- Episode no.: Season 10 Episode 1
- Directed by: Greg Nicotero
- Written by: Angela Kang
- Cinematography by: Duane Charles Manwiller
- Editing by: Alan Cody
- Original release dates: September 29, 2019 AMC Premiere; October 6, 2019 AMC TV;
- Running time: 52 minutes

Guest appearances
- Dan Fogler as Luke; John Finn as Earl Sutton; Sydney Park as Cyndie; Juan Javier Cardenas as Dante; Kerry Cahill as Dianne; Lindsley Register as Laura; Angel Theory as Kelly; Avianna Mynhier as Rachel Ward; Blaine Kern III as Brandon; Anthony Lopez as Oscar; Gustavo Gomez as Marco; Jackson Pace as Gage; Antony Azor as R.J. Grimes; Tamara Austin as Nora; Anabelle Holloway as Gracie; Jerri Tubbs as Margo; David Shae as Alfred; Alex Sgambati as Jules;

Episode chronology
| ← Previous "The Storm" | Next → "We Are the End of the World" |
- The Walking Dead season 10

= Lines We Cross =

"Lines We Cross" is the premiere episode of the tenth season of the post-apocalyptic horror television series The Walking Dead, which aired on AMC on October 6, 2019. The episode was made available for streaming to subscribers of AMC Premiere on September 29, 2019.

==Plot==

The harsh winter has passed, and the collective communities continue to thrive. There have been no signs of the Whisperers, and there are split opinions on what this means. Michonne and Daryl fear that they will return, and order others to respect the line that delineates their boundaries from others.

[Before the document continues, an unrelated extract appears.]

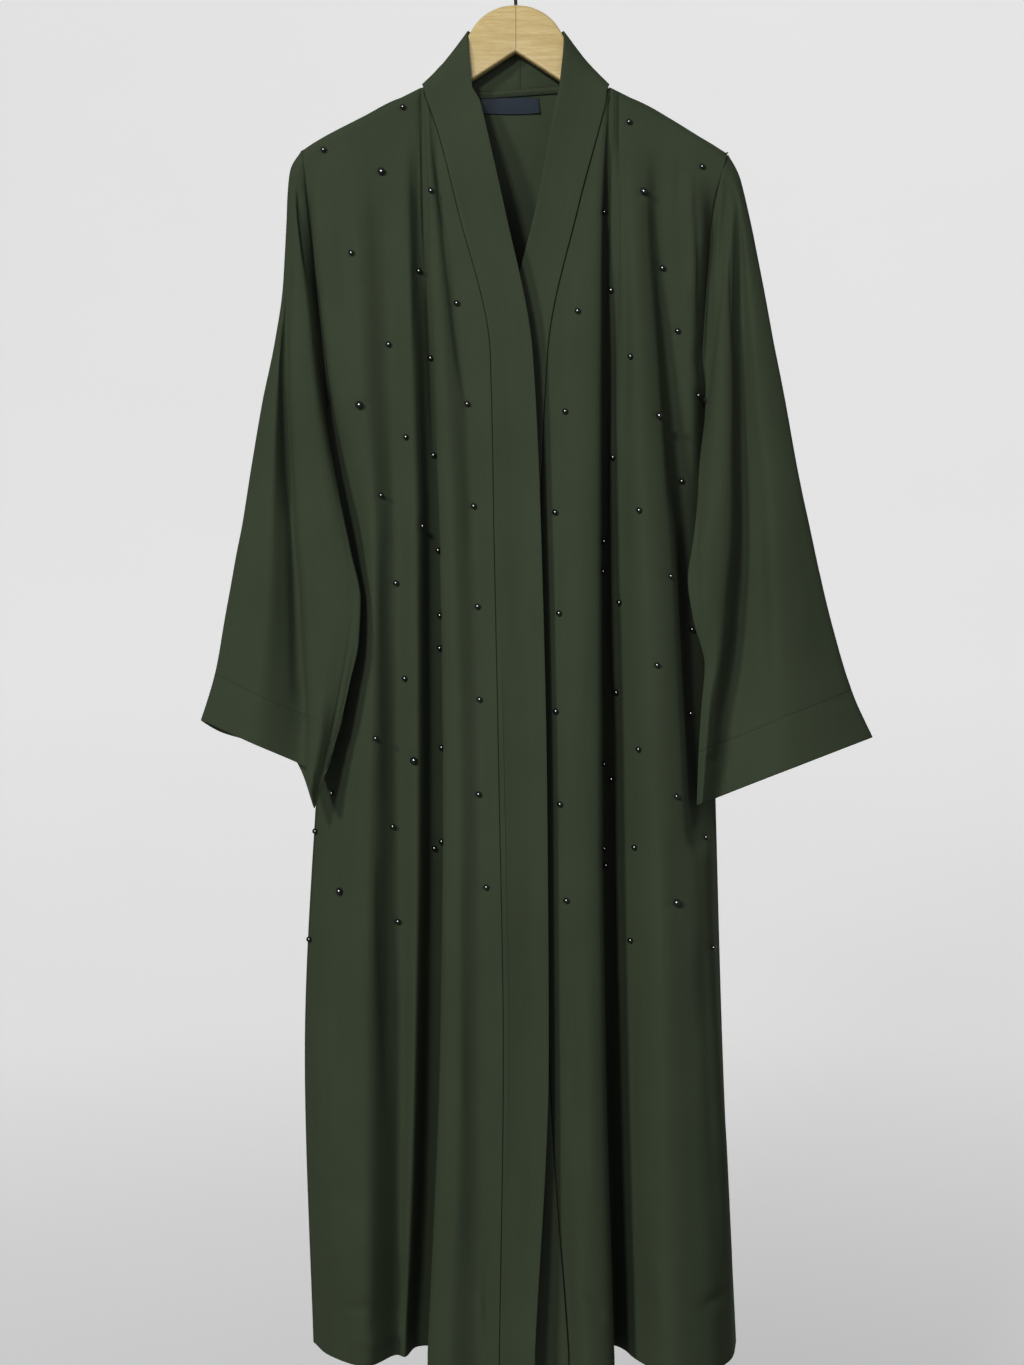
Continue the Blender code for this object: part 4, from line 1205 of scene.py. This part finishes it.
def sew_beads(name, cloth, rows):
    """All the beads of one front as one mesh, each sunk a little into the cloth."""
    surface = surface_of(cloth)
    bm = bmesh.new()
    sewn = 0
    for x, drop, across in rows:
        place, normal = meet(surface, x, drop)
        if place is None:
            print("no cloth behind the bead at", x, drop)
            continue
        turn = Vector((0, 0, 1)).rotation_difference(normal).to_matrix().to_4x4()
        size = across / 1000.0
        centre = place + normal * size * BEAD_STAND
        bmesh.ops.create_uvsphere(bm, u_segments=16, v_segments=10, radius=size / 2,
                                  matrix=Matrix.Translation(centre) @ turn
                                  @ Matrix.Diagonal((1.0, 1.0, BEAD_FLAT, 1.0)))
        sewn += 1
    beads = hand_over(name, bm)
    beads.data.materials.append(jet_glass)
    print(name, sewn, "beads")
    return beads


beads_right = sew_beads("right_front_beads", right_front, BEADS["right"])
beads_left = sew_beads("left_front_beads", left_front, BEADS["left"])

# %% [markdown]
# ## The neck label
# A small woven label hangs from the back neck seam. It is navy satin with no
# lettering, folded in at both ends, and its lower edge sags a little.

# %% Weave and sew the label
LABEL_X = (-34, 23)
LABEL_DROP = (143.5, 159.5)
LABEL_THICK = 0.0007
back_surface = surface_of(back_cloth)
satin = Finish("navy_satin")
weft = satin.node("ShaderNodeTexWave", {"wave_type": "BANDS", "bands_direction": "Y"},
                  {"Vector": satin.cloth_place(), "Scale": 560.0, "Distortion": 0.6}, 1)
navy_satin = satin.close(
    Base_Color=satin.between(weft, (0.009, 0.017, 0.026), (0.019, 0.031, 0.045)),
    Roughness=satin.ramp(weft, (0.0, 0.55), (1.0, 0.42)),
    Normal=satin.bump(weft, 0.00008, 0.6), Specular_IOR_Level=0.2)
label_points = []
for i in range(13):
    row = []
    for j in range(41):
        u, v = j / 40, i / 12
        x = LABEL_X[0] + (LABEL_X[1] - LABEL_X[0]) * u + 2.0 * v * (u - 0.5)
        drop = LABEL_DROP[0] + (LABEL_DROP[1] - LABEL_DROP[0]) * v + 1.2 * sin(pi * u) * v
        place, _ = meet(back_surface, x, drop)
        stand = 0.0009 + 0.0011 * v * v + 0.0010 * ease((u - 0.8) / 0.2) * v
        row.append(place + Vector((0, -stand, 0)))
    label_points.append(row)
label = lay_cloth("neck_label", label_points, None, LABEL_THICK, seed=9.0,
                  wide=0.06, long=0.02, rest=0.0, calm=1)
label.data.materials.append(navy_satin)
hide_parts("label")

# %% [markdown]
# ## The overlocked neck seam
# Inside the back neck the seam allowance is turned down and overlocked: three
# threads loop over its edge. It is a narrow strip of crepe with a row of slanting
# thread loops, each one a short bent tube of four sides.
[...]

The collective communities have started training an army against walkers at Oceanside, however, during one exercise, they find a Whisperer walker mask washed ashore, and fears about the Whisperers spread to the communities. Scouting parties are sent out to check along the territory boundaries to see if there are any signs of walkers, but none are found. Carol returns from a time at sea. She and Daryl spend time together, and he informs her of the Whisperer news. Carol plans to return to sea, she asks Daryl to join her and they discuss leaving together on his bike.

Across the communities, they all witness fireballs fall from the sky into the nearby forest, within the Whisperers boundaries. Over radio, the communities agree that if they do not put out the fire, it will spread and threaten their communities, and fire-fighting teams are sent out. As they put out the fire, they find the fallen object is an old Soviet satellite. After a brief encounter with walkers drawn by the fire, the fire is extinguished, and Michonne orders everyone to leave immediately, but Eugene insists they need to recover the satellite for any technology that might help them. Michonne reluctantly agrees. During the chaos, Carol and Daryl come across a ravine. Daryl checks Carol is no longer planning to leave. As Daryl goes back to the others, Carol looks down into a nearby ravine and sees Alpha step out of the woods, and their eyes meet.

==Production==
Beginning with this episode, Alanna Masterson and Katelyn Nacon are removed from the opening credits. According to showrunner Angela Kang, the idea of using a satellite was part of the writing team's take on trying to keep the show fresh. It was used both to show how the longer-term effects of the apocalypse have affected other parts of society - a long-forgotten satellite falling out of orbit with no one to monitor it - and helped to introduce technology that would become part of the season's arc. This is the first episode to feature Ryan Hurst (as Beta) in the show's opening credits, after he and six others were promoted to series regulars for season 10.

==Reception==
===Critical reception===
"Lines We Cross" received critical acclaim from critics. On Rotten Tomatoes, the episode has an approval rating of 92% with an average score of 7.48 out of 10, based on 25 reviews. The site's critical consensus reads, "'Lines We Cross' sets the stage for TWDs 10th season with a fierce momentum that delivers equally on satisfying character moments and tense plotting."

===Ratings===
"Lines We Cross" received a total viewership of 4 million with a 1.4 rating in adults aged 18–49. It was the highest-rated cable program of the night.